Meine Interessen

Wie die Vergangenheit anhand von Objekten sowie persönlichen Geschichten ins Heute wirkt, bewegt und fasziniert mich. Persönliche schriftliche und bildliche sowie vor allem audiovisuelle Quellen halte ich dabei für besonders aussagekräftig. Die Oral History ist daher für mich ein besonderer Zugang zur Vergangenheit. Zeitzeugeninterviews mit ihren individuellen Erlebnissen und Sichtweisen auf die gesamtgesellschaftlichen und historischen Entwicklungen zu sammeln und zu bewahren, ist mir ein großes Anliegen.

Dabei lohnt sich nicht nur der Blick auf die „großen“ historischen Ereignisse. Schon das Alltagsleben der Bewohner einer Region, Stadt oder Nachbarschaft mit den individuellen Erlebnissen und Anekdoten gibt Einblicke in den vorherrschenden Zeitgeist. Und dabei ist nicht zu vergessen, dass auch das gerade Gewesene schon zur Vergangenheit gehört. Daher ist es von Bedeutung, auch Aktuelles einzubeziehen. Ein wichtiger und nicht zu vernachlässigender Aspekt der Oral History ist aber auch, dass diese individuellen Erinnerungen, einer historischen Einordnung bedürfen. Denn sie sind subjektiv und können „persönliche Wahrheiten“ beinhalten.

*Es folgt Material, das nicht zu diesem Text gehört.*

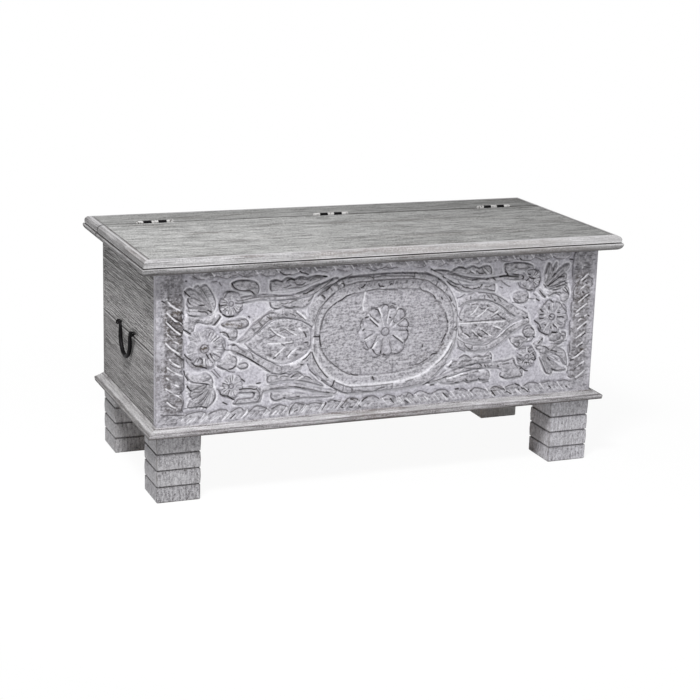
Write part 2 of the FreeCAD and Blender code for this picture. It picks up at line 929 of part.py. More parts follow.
def staples():
    major = staple_hole() + staple_wire
    length = handle_stand() + wall_thickness + staple_wire
    solids = []
    for at in staple_centres():
        ring = Part.makeTorus(major, staple_wire, at, V(0, 1, 0))
        shank = rod(at + V(major, 0, 0), V(1, 0, 0), length - major, staple_shank)
        clinch = rod(at + V(length, 0, -staple_clinch), V(0, 0, 1), 2 * staple_clinch, staple_wire)
        eye = rod(at - V(0, major, 0), V(0, 1, 0), 2 * major, staple_hole())
        solids.append(ring.fuse([shank, clinch]).cut(eye))
    return group(solids)


# Left bail: a forged drop with thinned ends turned out through the staples
def bail():
    centre = handle_centre()
    half_width = staple_spacing / 2 - bail_shoulder
    low = centre.z - bail_bend - bail_straight
    bow_at = V(centre.x, centre.y, low)
    bow = Part.makeTorus(half_width, bail_radius, bow_at, V(1, 0, 0))
    reach = half_width + 2 * bail_radius
    under = box(centre.x - reach, centre.x + reach, centre.y - reach, centre.y + reach, low - reach, low)
    pieces = [bow.common(under)]
    for sign in side_signs:
        foot_of_arm = V(centre.x, centre.y + sign * half_width, low)
        arm = Part.makeCone(bail_radius, bail_neck_radius, bail_straight, foot_of_arm, V(0, 0, 1))
        turn_at = foot_of_arm + V(0, sign * bail_bend, bail_straight)
        elbow = Part.makeTorus(bail_bend, bail_neck_radius, turn_at, V(1, 0, 0))
        ys = sorted((turn_at.y, turn_at.y - sign * 2 * bail_bend))
        corner = box(turn_at.x - bail_bend, turn_at.x + bail_bend, ys[0], ys[1],
                     turn_at.z, turn_at.z + 2 * bail_bend)
        tip_at = turn_at + V(0, 0, bail_bend)
        taper = Part.makeCone(bail_neck_radius, bail_end_radius, bail_taper, tip_at, V(0, sign, 0))
        end_y = bail_shoulder + bail_end_past - bail_bend - bail_taper
        end = rod(tip_at + V(0, sign * bail_taper, 0), V(0, sign, 0), end_y, bail_end_radius)
        pieces += [arm, elbow.common(corner), taper, end]
    return pieces[0].fuse(pieces[1:]).removeSplitter()


# Every piece under its own name
def left_and_right(pattern, left):
    return {pattern % "left": left, pattern % "right": mirrored(left)}


def all_parts():
    parts = {
        "front_panel": front_panel(),
        "base_frame_front": base_front(),
        "base_frame_back": base_back(),
        "floor_bearer": floor_bearer(),
        "floor_nails": floor_nails(),
        "corner_dowels": corner_dowels(),
        "rail_dowels": rail_dowels(),
        "base_screws": base_screws(),
        "foot_screws": foot_screws(),
        "top_back_rail": back_rail(),
        "rail_back_moulding": rail_back_moulding(),
        "lid_front_moulding": lid_front_moulding(),
        "batten_screws": batten_screws(),
        "rail_hinge_screws": leaf_screws(1),
        "lid_hinge_screws": leaf_screws(-1),
    }
    parts |= left_and_right("base_frame_%s", base_left())
    parts |= left_and_right("rail_%s_moulding", rail_side_moulding())
    parts |= left_and_right("lid_%s_moulding", lid_side_moulding())
    parts |= left_and_right("lid_%s_batten", lid_batten())
    parts |= left_and_right("%s_handle_staples", staples())
    parts |= left_and_right("%s_bail", bail())
    for name, low, high in side_board_levels():
        parts |= left_and_right("%s_side_board_" + name, side_board(low, high))
        parts["back_board_" + name] = back_board(low, high)
    for y_name, y_sign in (("front", -1), ("back", 1)):
        for x_name, x_sign in (("left", -1), ("right", 1)):
            parts["foot_" + y_name + "_" + x_name] = foot(x_sign, y_sign)
    for index, name in enumerate(("front", "middle", "back")):
        parts["floor_board_" + name] = floor_board(index)
        parts["lid_board_" + name] = lid_board(index)
    for name, x in zip(("left", "middle", "right"), hinge_centres()):
        parts[name + "_hinge_rail_leaf"] = hinge_leaf(x, 1)
        parts[name + "_hinge_lid_leaf"] = hinge_leaf(x, -1)
        parts[name + "_hinge_pin"] = hinge_pin(x)
    return parts


os.makedirs("parts", exist_ok=True)
for name, shape in all_parts().items():
    shape.exportStep("parts/" + name + ".step")
    print(name, len(shape.Solids), round(shape.Volume), shape.isValid())
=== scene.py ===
import math
import bmesh
import bpy
import numpy as np
from mathutils import Matrix, Vector


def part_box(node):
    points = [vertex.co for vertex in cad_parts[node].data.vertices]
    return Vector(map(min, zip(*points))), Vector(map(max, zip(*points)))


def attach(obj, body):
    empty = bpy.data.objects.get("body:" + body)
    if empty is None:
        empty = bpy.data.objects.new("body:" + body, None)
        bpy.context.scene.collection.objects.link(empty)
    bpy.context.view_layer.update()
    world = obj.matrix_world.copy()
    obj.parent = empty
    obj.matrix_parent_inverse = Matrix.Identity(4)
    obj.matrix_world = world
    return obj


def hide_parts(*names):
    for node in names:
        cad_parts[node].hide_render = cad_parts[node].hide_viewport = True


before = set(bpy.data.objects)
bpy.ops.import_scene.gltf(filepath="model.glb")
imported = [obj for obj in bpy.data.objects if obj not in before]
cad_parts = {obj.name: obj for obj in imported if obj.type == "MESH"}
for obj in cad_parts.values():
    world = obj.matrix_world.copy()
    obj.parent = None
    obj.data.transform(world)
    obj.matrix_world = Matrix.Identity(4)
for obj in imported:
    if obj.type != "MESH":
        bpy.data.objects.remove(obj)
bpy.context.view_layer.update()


# Camera. The chest is seen from its front left, a little above the lid, with a medium long lens,
# and its uprights run almost parallel.
camera_data = bpy.data.cameras.new("camera")
camera_data.sensor_width = 36.0
camera_data.lens = 88.778
camera_object = bpy.data.objects.new("camera", camera_data)
bpy.context.scene.collection.objects.link(camera_object)
camera_right = Vector((0.92795147, -0.37157884, 0.02890052))
camera_up = Vector((0.07096518, 0.25228194, 0.96504806))
camera_back = Vector((-0.36588252, -0.89346684, 0.26047456))
turn = Matrix((camera_right, camera_up, camera_back)).transposed().to_4x4()
camera_object.matrix_world = Matrix.Translation((-1.4324, -3.5090, 1.2629)) @ turn
bpy.context.scene.camera = camera_object


# Front board. One wide plank of mango wood, carved by hand with flowers and leaves round an oval
# medallion between rope borders. The ground is cut down about 5 mm and holds the whitewash, and
# the tops are rubbed back to grey wood. Sizes and outlines here are in millimetres, x and z.
front_low, front_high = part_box("front_panel")
field_side, field_foot, field_head = 501, 168, 500
side_border, foot_border = 50, 26
board_side = 510
medallion_centre, rosette_centre = (0, 337), (-2, 337)
ground_depth = 4.8
lowest_cut = ground_depth + 1.2
top_level, wall_slope = 0.5, 2.4
edge_stain_wide = 1.6
curve_steps = 5


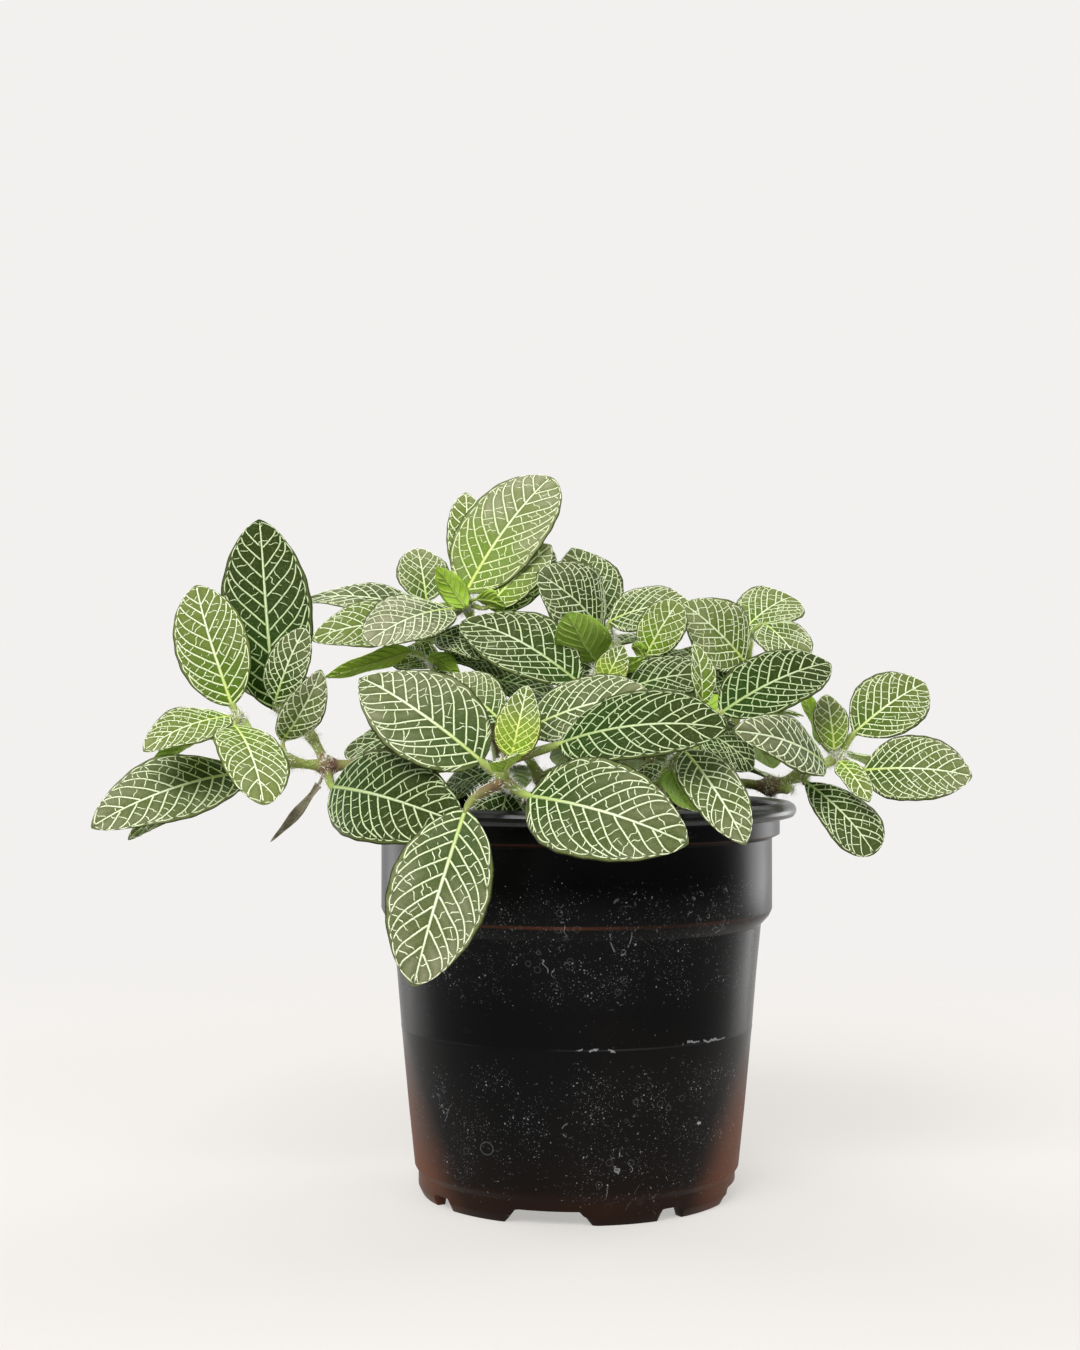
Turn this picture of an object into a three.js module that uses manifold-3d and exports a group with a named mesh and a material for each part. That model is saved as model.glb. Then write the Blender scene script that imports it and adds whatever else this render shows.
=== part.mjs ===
import * as THREE from 'three';
import { mergeVertices } from 'three/addons/utils/BufferGeometryUtils.js';
import Module from 'manifold-3d';

const wasm = await Module();
wasm.setup();

// A nerve plant in its 12 cm nursery pot. Millimetres, Z up, the floor at zero.
// The viewer stands on the side of minus Y. Every place is told from the pot's axis.

// Driving sizes of the pot
const RIM_RADIUS = 60;
const POT_HEIGHT = 106;
const WALL = 1.2;
const LIP_DEPTH = 4.2;
const NECK_RADIUS = 55.5;
const NECK_BOTTOM = 96.4;
const COLLAR_RADIUS = 53.4;
const COLLAR_BOTTOM = 77.2;
const SHOULDER_RADIUS = 50.4;
const SHOULDER_HEIGHT = 73;
const RIDGE_RADIUS = 47.7;
const RIDGE_HEIGHT = 45;
const RIDGE_RISE = 0.3;
const WALL_FOOT_RADIUS = 44.2;
const WALL_FOOT_HEIGHT = 7.6;
const FOOT_RADIUS = 43.2;
const FOOT_HEIGHT = 6;
const FOOT_EDGE = 2.2;
const BASE_UNDERSIDE = 4.3;
const POT_SIDES = 40;

// Feet and drain holes
const NOTCH_COUNT = 8;
const FIRST_NOTCH_ANGLE = -11;
const WIDE_NOTCH = { bottom: 23, top: 17, height: 3.8 };
const NARROW_NOTCH = { bottom: 7, top: 6, height: 3.2 };
const NOTCH_LENGTH = 16;
const DRAIN_RADIUS = 4;
const DRAIN_RING = 27;
const DRAIN_COUNT = 6;
const DRAIN_LENGTH = 4;
const DRAIN_SIDES = 12;

// Soil
const SOIL_GAP = 0.35;
const SOIL_EDGE_HEIGHT = 93;
const SOIL_MOUND = 3;
const SOIL_LUMP = 0.9;
const SOIL_RINGS = [43, 31, 18, 0];
const SOIL_SIDES = 24;

// Stems and leaves
const STEM_RADIUS = 1.5;
const STEM_SIDES = 5;
const STEM_STEP = 9;
const HOLE_GAP = 0.3;
const HOLE_CLEARANCE = 0.9;
const HOLE_TOP = 104;
const HOLE_SIDES = 8;
const STALK_RADIUS = 1;
const BLADE_THICKNESS = 0.8;
const BLADE_ROOT_WIDTH = 2.2;
const BLADE_TIP_WIDTH = 1.2;
const LONG_BLADE = 34;
const SHORT_BLADE = 18;

const point = ([x, y, z]) => new THREE.Vector3(x, y, z);
const degrees = THREE.MathUtils.degToRad;

// A blade grows from base to tip, and face is the way that its upper side looks.
// Arch and curl are shares of its length, fold and cup are slopes across it, and
// root and taper say how blunt its outline is at the base and the tip, blunter when smaller.
const USUAL_FORM = {
  arch: 0.07, curl: 0.05, fold: 0.16, cup: 0.1, wave: 0.6, phase: 0, root: 0.64, taper: 0.74,
};

function leaf(base, tip, width, face, form = {}) {
  return { base, tip, width, face, ...USUAL_FORM, ...form };
}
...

Kassetten der Senioren-Geschichtswerkstatt © Stadtmuseum Oldenburg

Trotzdem sind sie bedeutende Quellen für die Alltags- und Erinnerungsgeschichte ebenso wie für die Lokalgeschichte. Ein Projekt, das mich geprägt hat und mich motiviert, in dieser Richtung weiterzuarbeiten, war die Inventarisierung und Digitalisierung der audiovisuellen Medien des Stadtmuseums Oldenburg. Diese Sammlung besteht unter anderem aus Aufnahmen einer Senioren-Geschichtswerkstatt, die in den 1990er Jahren am Stadtmuseum umgesetzt wurde. Jede Sitzung hatte ein Thema, zu dem sich die Teilnehmer:innen vorbereitet haben, so dass in der Sitzung ihre Erinnerungen geteilt werden konnten. Für Oldenburg relevante Themen waren zum Beispiel das Torfstechen oder der Kramermarkt. Ebenso wurde aber auch über die Zeit des Nationalsozialismus und die Nachkriegszeit gesprochen. Als Bearbeiterin dieser Aufnahmen habe ich selbst einen neuen und intensiveren Zugang zu den für Oldenburg spezifischen Entwicklungen bekommen – ein Privileg: Denn die Aufnahmen sind nicht in der Absicht gemacht worden, sie anderen zum Nachhören zur Verfügung zu stellen. Sie sind als Protokolle aufgenommen worden, um anschließend in verschriftlichter Form veröffentlicht zu werden. Sie sind also zugänglich. Dennoch ist der Zugang zu diesen Geschichten durch das Hören der Personen, die sie selbst erlebt haben, ein anderer. Er ist direkter und nachvollziehbarer.

Zeitzeugeninterviews sind wertvoll, weil sie festhalten, was jemand erlebt hat. Noch wertvoller werden sie, wenn sie so geführt werden, dass sie anderen etwas vermitteln können. So sind sie nicht nur für die Forschung von Bedeutung, sondern können auch an anderen Stellen eingesetzt werden wie in Museen oder Kultureinrichtungen, die sich an ein breites Publikum richten. Dazu beizutragen wie zum Beispiel durch die Zeitzeugeninterviews zum Thema 75 Jahre Kriegsende in Oldenburg macht mir große Freude.